Corrosion experiment in the field

Before the experiment, all rock samples were prepared into cubes (about 5 × 5 × 1 cm3) (Fig. S4). Three duplicate samples were prepared to get reliable results. All the samples were washed with deionized water and dried for 8 h at 100 °C. Then, they were weighed using an electronic balance (BSA3202S-CW) (Table S5).

To simulate the rock corrosion in natural environment, all the samples were buried 15 cm underground where they were sampled (Fig. S5). The experiment was done for a year, i.e., April 9, 2016, to April 9, 2017. The amount of rainfall during the stated period was about 1436.7 mm.

Corrosion emission model in the laboratory

The ability of water-rock-hydrocarbon interaction relates to the chemical constitutions of groundwater, rock, and reaction environment (Jia et al. 2018). However, there are too many interferences and uncontrollable factors in natural environment. It is hard to determine the contribution and driving force of HCE for each factor. Therefore, in this model, a single factor was used to find out the main factor of water-rock-hydrocarbon interaction.

Basically, pH and salinity of groundwater are the key factors for rock corrosion (Jiang et al. 2000). Based on the chemical constituents of shallow groundwater in the area, this model used reactant solution with different pH and salinity to figure out the hydrocarbons’ migration, respectively.

Even though the stratum has hydrocarbon potential in the area, the release ability is still very low compared with the source rock in oil-gas field. Moreover, the water-rock interaction is a long-term geological process in nature. To promote this process, the relatively high hydrocarbon potential strata in the area were chosen, which were T1yn4-1, T1yn4-2, and T2g3-3. In addition, 100 g of each rock was used in the model. Before the experiment, the diameter of rock samples was reduced to less than 0.15 mm.

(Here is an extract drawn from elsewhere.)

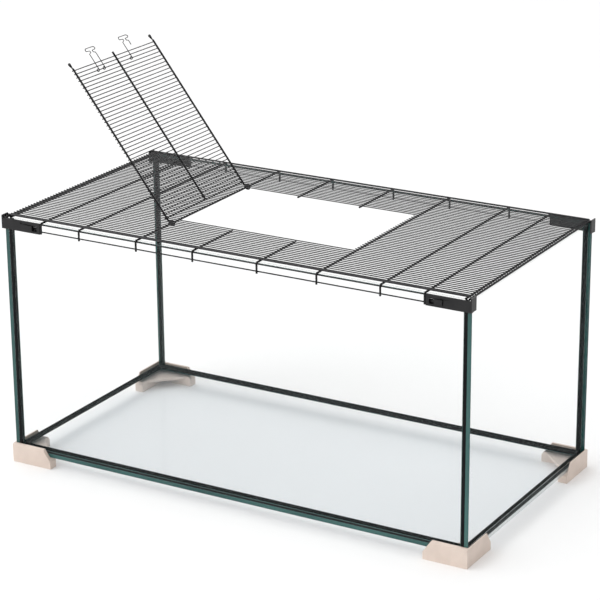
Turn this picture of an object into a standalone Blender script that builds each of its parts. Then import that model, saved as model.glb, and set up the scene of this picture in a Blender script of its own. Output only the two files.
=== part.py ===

The base solution for preparing the reactant solution was deionized water. In the area, pH of all shallow groundwater was 7.89–8.50 (Table S3), indicating that all the samples are alkalescence groundwater. Otherwise, acidic condition may promote the dissolution of carbonate rocks. Eventually, pH for a range of the reactant solution was prepared as 4, 5, 7, 8, and 9. A dilute hydrochloric acid (HCl) was used to adjust the pH = 4 and 5 because a weak HCl does not hydrolyze hydrocarbons. And calcium oxide was used to produce pH = 8 and 9. Deionized water was used to produce pH = 7 (Table S6). A series of salinity solution was prepared in the laboratory as 30 mg/L, 200 mg/L, and 600 mg/L (Table S6), since the observed salinity in all shallow groundwater was 111–630 mg/L (Table S3). In addition, the major constituents in shallow groundwater were Ca2+, Mg2+, SO42−, and HCO3. Magnesium sulfate (MgSO4) was used to adjust the salinity excluding calcium sulfate (CaSO4) that hardly dissolve in water (Table S6). Duplicate samples were prepared to get reliable results (Table S6).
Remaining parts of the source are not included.